:: THE PROBLEM ::
Copy out all the entries word for word.

:: DATA EXTRACT ::
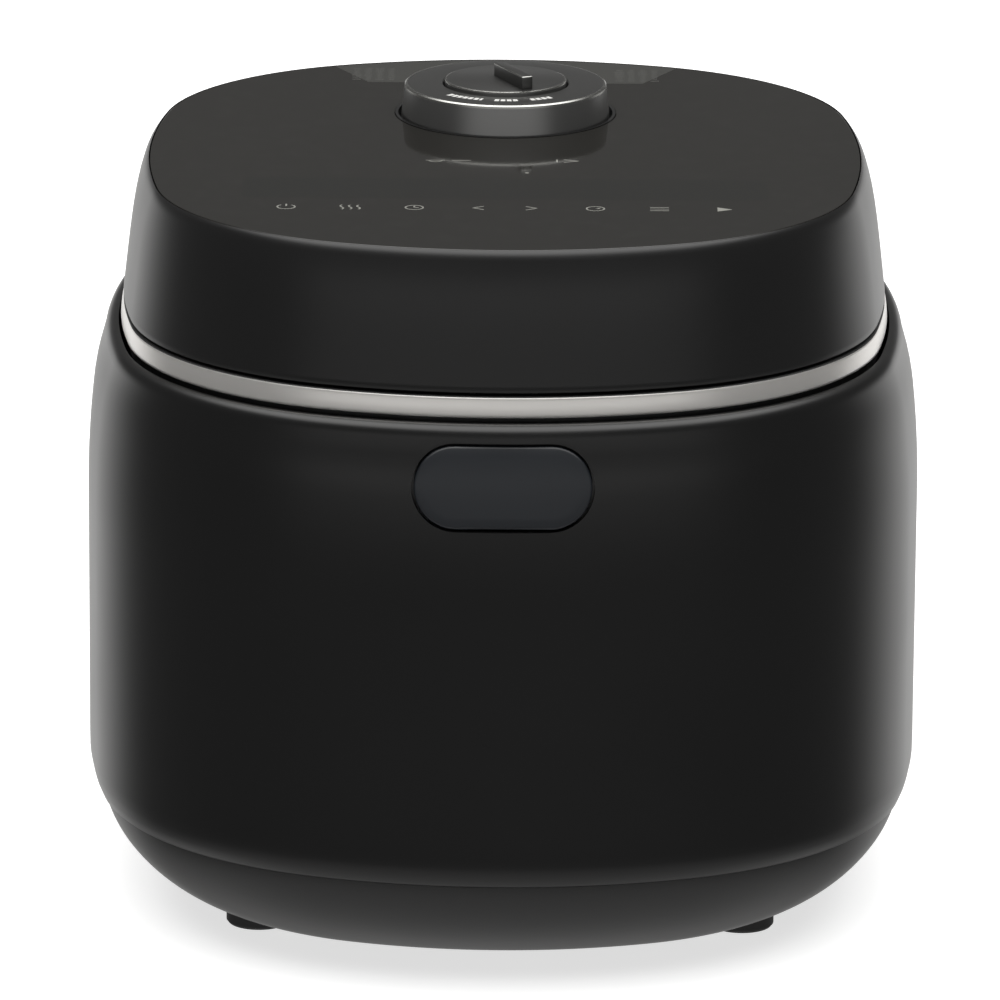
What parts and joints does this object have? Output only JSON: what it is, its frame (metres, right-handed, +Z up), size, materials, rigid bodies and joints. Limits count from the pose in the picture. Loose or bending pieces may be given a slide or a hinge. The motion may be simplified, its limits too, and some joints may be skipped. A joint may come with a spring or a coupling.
{
  "type": "electric pressure cooker",
  "caption": "Countertop electric pressure cooker: rounded black body, bright trim ring, hinged lid with a glossy touch panel, a turning lock knob and a front release button.",
  "frame": {"origin": "middle of the bounding box on the floor, under the feet", "axes": "+Z up, +Y towards the hinge at the back, -Y towards the release button at the front, +X towards the right-hand side seen from the front"},
  "size_m": [0.307, 0.35, 0.29],
  "materials": {
    "base_black": "satin, fine grain",
    "shell_black": "satin black",
    "lid_black": "satin black",
    "cover_black": "satin",
    "frame_black": "matte, fine grain",
    "panel_gloss": "high gloss",
    "bezel_black": "gloss",
    "knob_black": "satin metallic black",
    "dial_black": "satin metallic black",
    "button_dark": "satin",
    "ring_silver": "satin",
    "rubber_black": "matte",
    "gasket_silicone": "soft matte",
    "housing_sheet": "drawn sheet",
    "lock_steel": "pressed",
    "plate_steel": "brushed",
    "valve_steel": "turned",
    "latch_steel": "zinc plated",
    "pin_steel": "ground",
    "screw_steel": "zinc plated",
    "spring_steel": "bright wire",
    "pot_coated": "non-stick coating inside",
    "heater_alloy": "cast",
    "heater_tube": "heat-dulled",
    "sensor_alloy": "turned",
    "switch_blue": "moulded",
    "switch_black": "moulded",
    "board_green": "solder resist",
    "fuse_white": "ceramic",
    "inlet_black": "moulded",
    "contact_brass": "plated",
    "collector_grey": "smoked translucent plastic",
    "float_red": "moulded",
    "display_dark": "gloss"
  },
  "bodies": {
    "body": {"base": "base_black", "foot_pads": "rubber_black", "base_screws": "screw_steel", "body_shell": "shell_black", "rear_wall": "shell_black", "trim_ring": "ring_silver", "upper_frame": "frame_black", "pot_housing": "housing_sheet", "lock_flange": "lock_steel", "inner_pot": "pot_coated", "heating_plate": "heater_alloy", "heater_coil": "heater_tube", "sensor_spring": "spring_steel", "pressure_switch": "switch_blue", "power_board": "board_green", "board_screws": "screw_steel", "thermal_fuse": "fuse_white", "power_inlet": "inlet_black", "inlet_pins": "contact_brass", "button_spring": "spring_steel", "latch_bracket": "latch_steel", "latch_pin": "pin_steel", "latch_spring": "spring_steel", "dew_bracket": "frame_black", "hinge_pin": "pin_steel", "hinge_spring": "spring_steel"},
    "lid": {"lid_shell": "lid_black", "lid_cover": "cover_black", "lid_frame": "frame_black", "top_panel": "panel_gloss", "knob_bezel": "bezel_black", "valve_seat": "valve_steel", "pressure_plate": "plate_steel", "inner_lid": "plate_steel", "lid_gasket": "gasket_silicone", "filter_cap": "plate_steel", "lid_stud": "pin_steel", "lid_grommet": "rubber_black", "control_board": "board_green", "display_module": "display_dark", "touch_board": "board_green", "touch_springs": "contact_brass", "buzzer": "switch_black", "lid_catch": "latch_steel", "lid_screws": "screw_steel"},
    "knob": {"lock_knob": "knob_black", "lock_lever": "latch_steel"},
    "lock": {"lock_ring": "lock_steel"},
    "dial": {"valve_dial": "dial_black"},
    "weight": {"pressure_valve": "valve_steel"},
    "float": {"float_valve": "float_red"},
    "button": {"release_button": "button_dark"},
    "latch": {"latch_hook": "latch_steel"},
    "sensor": {"sensor_cap": "sensor_alloy"},
    "collector": {"dew_collector": "collector_grey"}
  },
  "joints": [
    {"name": "lid_hinge", "type": "hinge", "parent": "body", "child": "lid", "pos_m": [0, 0.1435, 0.225], "axis": [-1, 0, 0], "range_deg": [0, 85]},
    {"name": "knob_turn", "type": "hinge", "parent": "lid", "child": "knob", "pos_m": [0, 0.0579, 0.25], "axis": [0, 0, 1], "range_deg": [0, 40]},
    {"name": "ring_turn", "type": "hinge", "parent": "lid", "child": "lock", "pos_m": [0, -0.0035, 0.228], "axis": [0, 0, 1], "range_deg": [0, 20]},
    {"name": "dial_turn", "type": "hinge", "parent": "lid", "child": "dial", "pos_m": [0, 0.0579, 0.28], "axis": [0, 0, 1], "range_deg": [0, 50]},
    {"name": "weight_lift", "type": "slide", "parent": "lid", "child": "weight", "axis": [0, 0, 1], "range_m": [0, 0.003]},
    {"name": "float_lift", "type": "slide", "parent": "lid", "child": "float", "axis": [0, 0, 1], "range_m": [0, 0.004]},
    {"name": "button_push", "type": "slide", "parent": "body", "child": "button", "axis": [0, 1, 0], "range_m": [0, 0.003], "stiffness_N_per_m": 700, "springref_m": -0.003},
    {"name": "latch_swing", "type": "hinge", "parent": "body", "child": "latch", "pos_m": [0, -0.1514, 0.1961], "axis": [1, 0, 0], "range_deg": [0, 17]},
    {"name": "sensor_press", "type": "slide", "parent": "body", "child": "sensor", "axis": [0, 0, -1], "range_m": [0, 0.003], "stiffness_N_per_m": 300, "springref_m": -0.003, "deforming": ["sensor_spring"]},
    {"name": "collector_pull", "type": "slide", "parent": "body", "child": "collector", "axis": [0, 1, 0], "range_m": [0, 0.022]}
  ],
  "couplings": [
    {"joint": "ring_turn", "follows": "knob_turn", "ratio": 0.49465},
    {"joint": "latch_swing", "follows": "button_push", "rad_per_m": 93}
  ]
}
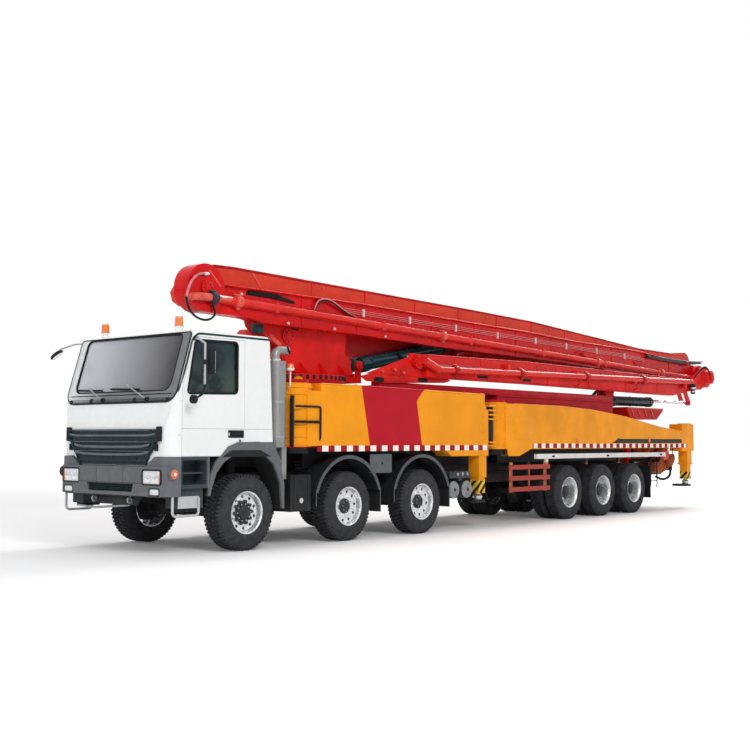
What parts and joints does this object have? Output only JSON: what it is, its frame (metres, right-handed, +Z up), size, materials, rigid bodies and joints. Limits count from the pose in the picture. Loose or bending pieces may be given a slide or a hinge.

:: EXERCISE SOLUTION ::
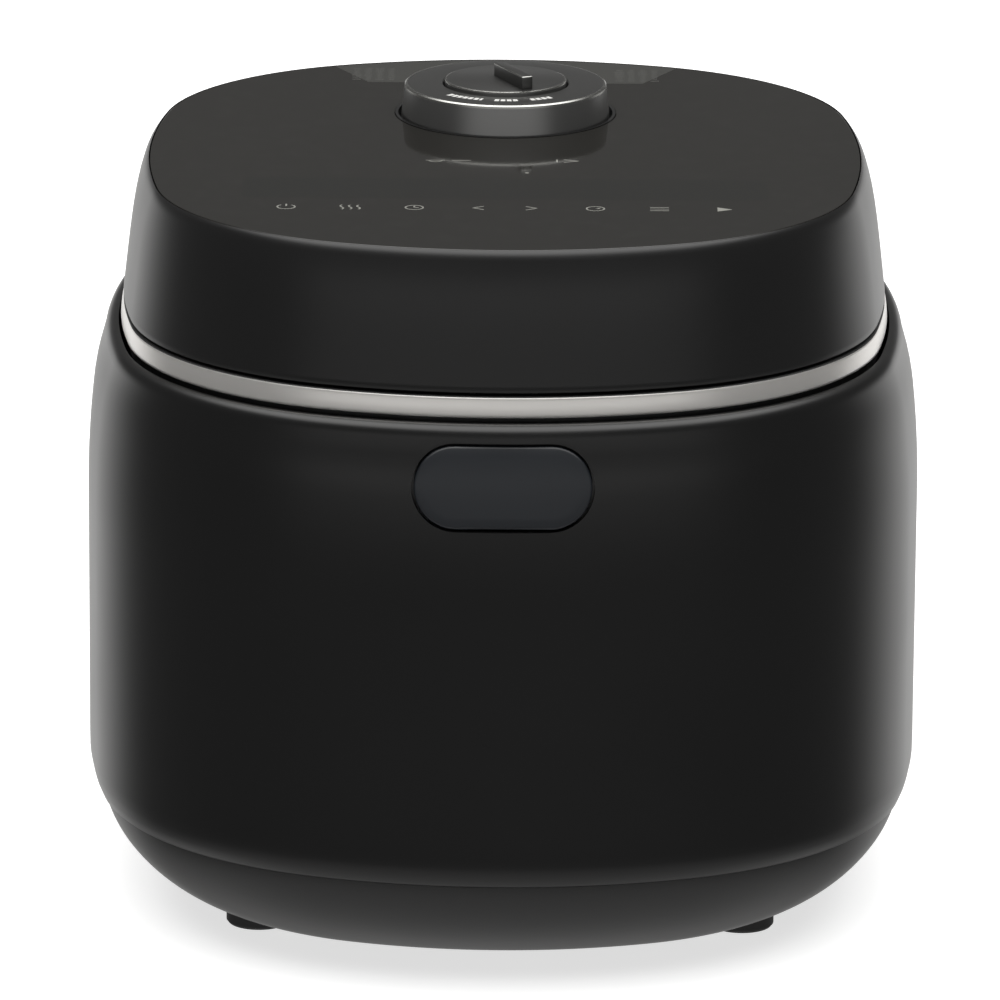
What parts and joints does this object have? Output only JSON: what it is, its frame (metres, right-handed, +Z up), size, materials, rigid bodies and joints. Limits count from the pose in the picture. Loose or bending pieces may be given a slide or a hinge. The motion may be simplified, its limits too, and some joints may be skipped. A joint may come with a spring or a coupling.
{
  "type": "electric pressure cooker",
  "caption": "Countertop electric pressure cooker: rounded black body, bright trim ring, hinged lid with a glossy touch panel, a turning lock knob and a front release button.",
  "frame": {"origin": "middle of the bounding box on the floor, under the feet", "axes": "+Z up, +Y towards the hinge at the back, -Y towards the release button at the front, +X towards the right-hand side seen from the front"},
  "size_m": [0.307, 0.35, 0.29],
  "materials": {
    "base_black": "satin, fine grain",
    "shell_black": "satin black",
    "lid_black": "satin black",
    "cover_black": "satin",
    "frame_black": "matte, fine grain",
    "panel_gloss": "high gloss",
    "bezel_black": "gloss",
    "knob_black": "satin metallic black",
    "dial_black": "satin metallic black",
    "button_dark": "satin",
    "ring_silver": "satin",
    "rubber_black": "matte",
    "gasket_silicone": "soft matte",
    "housing_sheet": "drawn sheet",
    "lock_steel": "pressed",
    "plate_steel": "brushed",
    "valve_steel": "turned",
    "latch_steel": "zinc plated",
    "pin_steel": "ground",
    "screw_steel": "zinc plated",
    "spring_steel": "bright wire",
    "pot_coated": "non-stick coating inside",
    "heater_alloy": "cast",
    "heater_tube": "heat-dulled",
    "sensor_alloy": "turned",
    "switch_blue": "moulded",
    "switch_black": "moulded",
    "board_green": "solder resist",
    "fuse_white": "ceramic",
    "inlet_black": "moulded",
    "contact_brass": "plated",
    "collector_grey": "smoked translucent plastic",
    "float_red": "moulded",
    "display_dark": "gloss"
  },
  "bodies": {
    "body": {"base": "base_black", "foot_pads": "rubber_black", "base_screws": "screw_steel", "body_shell": "shell_black", "rear_wall": "shell_black", "trim_ring": "ring_silver", "upper_frame": "frame_black", "pot_housing": "housing_sheet", "lock_flange": "lock_steel", "inner_pot": "pot_coated", "heating_plate": "heater_alloy", "heater_coil": "heater_tube", "sensor_spring": "spring_steel", "pressure_switch": "switch_blue", "power_board": "board_green", "board_screws": "screw_steel", "thermal_fuse": "fuse_white", "power_inlet": "inlet_black", "inlet_pins": "contact_brass", "button_spring": "spring_steel", "latch_bracket": "latch_steel", "latch_pin": "pin_steel", "latch_spring": "spring_steel", "dew_bracket": "frame_black", "hinge_pin": "pin_steel", "hinge_spring": "spring_steel"},
    "lid": {"lid_shell": "lid_black", "lid_cover": "cover_black", "lid_frame": "frame_black", "top_panel": "panel_gloss", "knob_bezel": "bezel_black", "valve_seat": "valve_steel", "pressure_plate": "plate_steel", "inner_lid": "plate_steel", "lid_gasket": "gasket_silicone", "filter_cap": "plate_steel", "lid_stud": "pin_steel", "lid_grommet": "rubber_black", "control_board": "board_green", "display_module": "display_dark", "touch_board": "board_green", "touch_springs": "contact_brass", "buzzer": "switch_black", "lid_catch": "latch_steel", "lid_screws": "screw_steel"},
    "knob": {"lock_knob": "knob_black", "lock_lever": "latch_steel"},
    "lock": {"lock_ring": "lock_steel"},
    "dial": {"valve_dial": "dial_black"},
    "weight": {"pressure_valve": "valve_steel"},
    "float": {"float_valve": "float_red"},
    "button": {"release_button": "button_dark"},
    "latch": {"latch_hook": "latch_steel"},
    "sensor": {"sensor_cap": "sensor_alloy"},
    "collector": {"dew_collector": "collector_grey"}
  },
  "joints": [
    {"name": "lid_hinge", "type": "hinge", "parent": "body", "child": "lid", "pos_m": [0, 0.1435, 0.225], "axis": [-1, 0, 0], "range_deg": [0, 85]},
    {"name": "knob_turn", "type": "hinge", "parent": "lid", "child": "knob", "pos_m": [0, 0.0579, 0.25], "axis": [0, 0, 1], "range_deg": [0, 40]},
    {"name": "ring_turn", "type": "hinge", "parent": "lid", "child": "lock", "pos_m": [0, -0.0035, 0.228], "axis": [0, 0, 1], "range_deg": [0, 20]},
    {"name": "dial_turn", "type": "hinge", "parent": "lid", "child": "dial", "pos_m": [0, 0.0579, 0.28], "axis": [0, 0, 1], "range_deg": [0, 50]},
    {"name": "weight_lift", "type": "slide", "parent": "lid", "child": "weight", "axis": [0, 0, 1], "range_m": [0, 0.003]},
    {"name": "float_lift", "type": "slide", "parent": "lid", "child": "float", "axis": [0, 0, 1], "range_m": [0, 0.004]},
    {"name": "button_push", "type": "slide", "parent": "body", "child": "button", "axis": [0, 1, 0], "range_m": [0, 0.003], "stiffness_N_per_m": 700, "springref_m": -0.003},
    {"name": "latch_swing", "type": "hinge", "parent": "body", "child": "latch", "pos_m": [0, -0.1514, 0.1961], "axis": [1, 0, 0], "range_deg": [0, 17]},
    {"name": "sensor_press", "type": "slide", "parent": "body", "child": "sensor", "axis": [0, 0, -1], "range_m": [0, 0.003], "stiffness_N_per_m": 300, "springref_m": -0.003, "deforming": ["sensor_spring"]},
    {"name": "collector_pull", "type": "slide", "parent": "body", "child": "collector", "axis": [0, 1, 0], "range_m": [0, 0.022]}
  ],
  "couplings": [
    {"joint": "ring_turn", "follows": "knob_turn", "ratio": 0.49465},
    {"joint": "latch_swing", "follows": "button_push", "rad_per_m": 93}
  ]
}
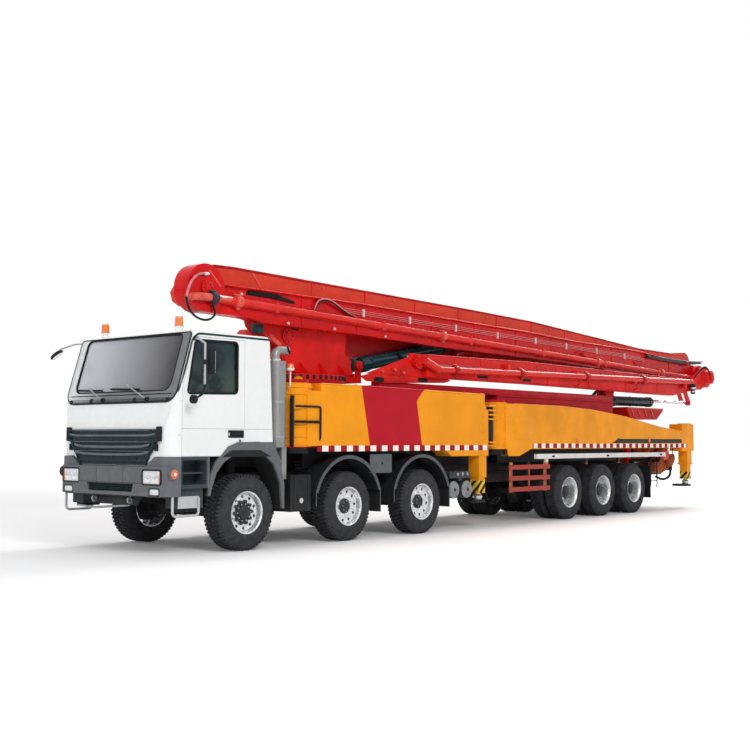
What parts and joints does this object have? Output only JSON: what it is, its frame (metres, right-handed, +Z up), size, materials, rigid bodies and joints. Limits count from the pose in the picture. Loose or bending pieces may be given a slide or a hinge.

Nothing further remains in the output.